Table 2: Scenarios configuration
Scenario | MIG profiles | Total VMs |
1 | MIG nvidia-7-80c | 1 |
2 | MIG nvidia-4-40c | 1 |
3 | MIG nvidia-3-40c | 1 |
4 | MIG nvidia-2-20c | 1 |
5 | MIG nvidia-1-10c | 1 |
6 | MIG nvidia-4-40c + nvidia-2-20c + nvidia-1-10c | 3 |
7 | MIG nvidia-2-20c + nvidia-2-20c + nvidia-2-20c + nvidia-1-10c | 4 |
8 | MIG nvidia-1-10c* 7 | 7 |
ResNet50
ResNet50 (see Deep Residual Learning for Image Recognition) is a widely used deep convolutional neural network for various computer vision applications. This neural network can address the disappearing gradients problem by allowing gradients to traverse the network's layers using the concept of skip connections. The following figure shows an example configuration for ResNet50 inference:
Figure 4- Configuration for running inference using Resnet50 model
The following figure shows ResNet50 inference performance based on the scenarios in Table 2:
Figure 5- ResNet50 Performance throughput of MLPerf Inference v1.1 across various VMs with MIG profiles
Multiple data scientists can use all the available GPU resources while running their individual workloads on separate instances, improving overall system throughput. This result is clearly seen on Scenarios 6 through 8, which contain multiple instances, compared to Scenario 1 which consists of a single instance with the largest MIG profile for A100 80 GB. Scenario 6 achieves the highest overall system throughput (5.77 percent improvement) compared to Scenario 1. Also, Scenario 8 shows seven VMs equipped with individual GPU instances that can be built for up to seven data scientists who can fine-tune their ResNet50 base models.
BERT
BERT (see BERT: Pre-training of Deep Bidirectional Transformers for Language Understanding) is a state-of-the-art language representational model. BERT is essentially a stack of Transformer encoders. It is suitable for neural machine translation, question answering, sentiment analysis, and text summarization, all of which require a working knowledge of the target language.

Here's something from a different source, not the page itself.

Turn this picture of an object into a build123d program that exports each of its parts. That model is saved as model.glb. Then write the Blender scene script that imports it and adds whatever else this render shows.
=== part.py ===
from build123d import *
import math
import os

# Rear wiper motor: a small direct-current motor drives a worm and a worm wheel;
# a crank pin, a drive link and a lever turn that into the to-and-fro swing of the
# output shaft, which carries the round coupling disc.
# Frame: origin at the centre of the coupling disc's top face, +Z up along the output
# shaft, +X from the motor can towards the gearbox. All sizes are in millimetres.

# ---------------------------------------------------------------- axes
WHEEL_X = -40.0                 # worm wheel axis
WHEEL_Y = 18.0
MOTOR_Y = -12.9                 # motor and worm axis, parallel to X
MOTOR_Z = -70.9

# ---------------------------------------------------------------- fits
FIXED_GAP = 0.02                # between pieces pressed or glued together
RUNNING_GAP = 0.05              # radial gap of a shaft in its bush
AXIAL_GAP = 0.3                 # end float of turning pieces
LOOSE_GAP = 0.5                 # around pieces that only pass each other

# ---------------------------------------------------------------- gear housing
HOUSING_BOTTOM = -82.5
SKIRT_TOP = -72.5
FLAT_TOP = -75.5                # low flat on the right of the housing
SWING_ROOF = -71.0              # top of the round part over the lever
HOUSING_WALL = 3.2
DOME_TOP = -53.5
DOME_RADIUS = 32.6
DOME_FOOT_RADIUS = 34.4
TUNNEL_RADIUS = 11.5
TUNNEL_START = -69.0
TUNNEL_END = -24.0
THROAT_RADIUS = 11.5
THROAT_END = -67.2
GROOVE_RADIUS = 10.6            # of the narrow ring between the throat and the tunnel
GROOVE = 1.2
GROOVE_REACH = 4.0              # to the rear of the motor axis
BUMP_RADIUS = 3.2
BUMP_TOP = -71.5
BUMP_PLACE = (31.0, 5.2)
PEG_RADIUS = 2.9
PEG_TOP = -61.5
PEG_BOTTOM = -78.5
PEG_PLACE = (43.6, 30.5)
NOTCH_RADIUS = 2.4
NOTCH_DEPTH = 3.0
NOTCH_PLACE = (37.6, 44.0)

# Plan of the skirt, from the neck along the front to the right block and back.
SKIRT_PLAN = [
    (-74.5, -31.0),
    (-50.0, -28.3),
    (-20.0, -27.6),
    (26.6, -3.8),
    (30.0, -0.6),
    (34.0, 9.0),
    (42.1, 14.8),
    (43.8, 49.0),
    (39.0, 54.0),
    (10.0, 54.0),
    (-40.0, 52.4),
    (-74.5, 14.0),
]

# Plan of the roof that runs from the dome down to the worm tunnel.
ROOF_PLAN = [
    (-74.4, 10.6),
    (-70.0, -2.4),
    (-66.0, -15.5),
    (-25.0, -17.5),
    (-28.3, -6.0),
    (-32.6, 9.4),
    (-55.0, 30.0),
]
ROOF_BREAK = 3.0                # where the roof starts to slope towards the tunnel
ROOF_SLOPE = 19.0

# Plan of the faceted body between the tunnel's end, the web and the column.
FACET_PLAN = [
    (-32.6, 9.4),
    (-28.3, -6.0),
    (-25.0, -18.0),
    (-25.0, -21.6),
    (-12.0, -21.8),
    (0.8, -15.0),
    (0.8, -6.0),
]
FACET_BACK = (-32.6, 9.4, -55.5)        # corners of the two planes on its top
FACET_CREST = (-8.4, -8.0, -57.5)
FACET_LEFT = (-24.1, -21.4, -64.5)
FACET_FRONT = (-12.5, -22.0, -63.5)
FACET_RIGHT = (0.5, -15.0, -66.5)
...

BERT is trained in two stages:
- Pretrain—During which the model acquires language and context understanding
- Fine-tuning—During which the model acquires task-specific knowledge such as querying and response.
The following figure shows an example configuration for BERT inference:
Figure 6- Configuration for running inference using BERT model
The following figure shows BERT inference performance based on scenarios in Table 2:
Figure 7- BERT Performance throughput of MLPerf Inference v1.1 across various VMs with MIG profiles
Like Resnet50 Inference performance, we clearly see that Scenarios 6 through 8, which contain multiple instances, perform better compared to Scenario 1. Particularly, Scenario 7 achieves the highest overall system throughput (21 percent improvement) compared to Scenario 1 while achieving 99.9 percent accuracy target. Also, Scenario 8 shows seven VMs equipped with individual GPU instances that can be built for up to seven data scientists who want to fine-tune their BERT base models.
Conclusion
In this blog, we describe how to install and configure MLPerf Inference v1.1 on Dell PowerEdge 750xa servers using a VMware-virtualized infrastructure and NVIDIA A100 GPUs. Furthermore, we examine the performance of single- and multi-MIG profiles running on the A100 GPU. If your ML workload is primarily inferencing-focused and response time is not an issue, enabling MIG on the A100 GPU can ensure complete GPU use with maximum throughput. Developers can use VMs with an independent GPU compute allocated to them. Also, in cases where the largest MIG profiles are used, performance is comparable to bare metal systems. Inference results from ResNet50 and BERT models demonstrate that overall system performance using either the whole GPU or multiple VMs with MIG instances hosted on an R750xa system with VMware ESXi and NVIDIA A100 GPUs performed well and produced valid results for MLPerf Inference v1.1. In both the cases, the average throughput and latency are equal. This result confirms that MIG provides predictable latency and throughput independent of other processes operating on the MIG instances on the GPU.
There is a MIG limitation for GPU profiling on the VMs. Due to the shared nature of the hardware performance across all MIG devices, only one GPU profiling session can run on a VM; parallel GPU profiling sessions on a single VM are not possible.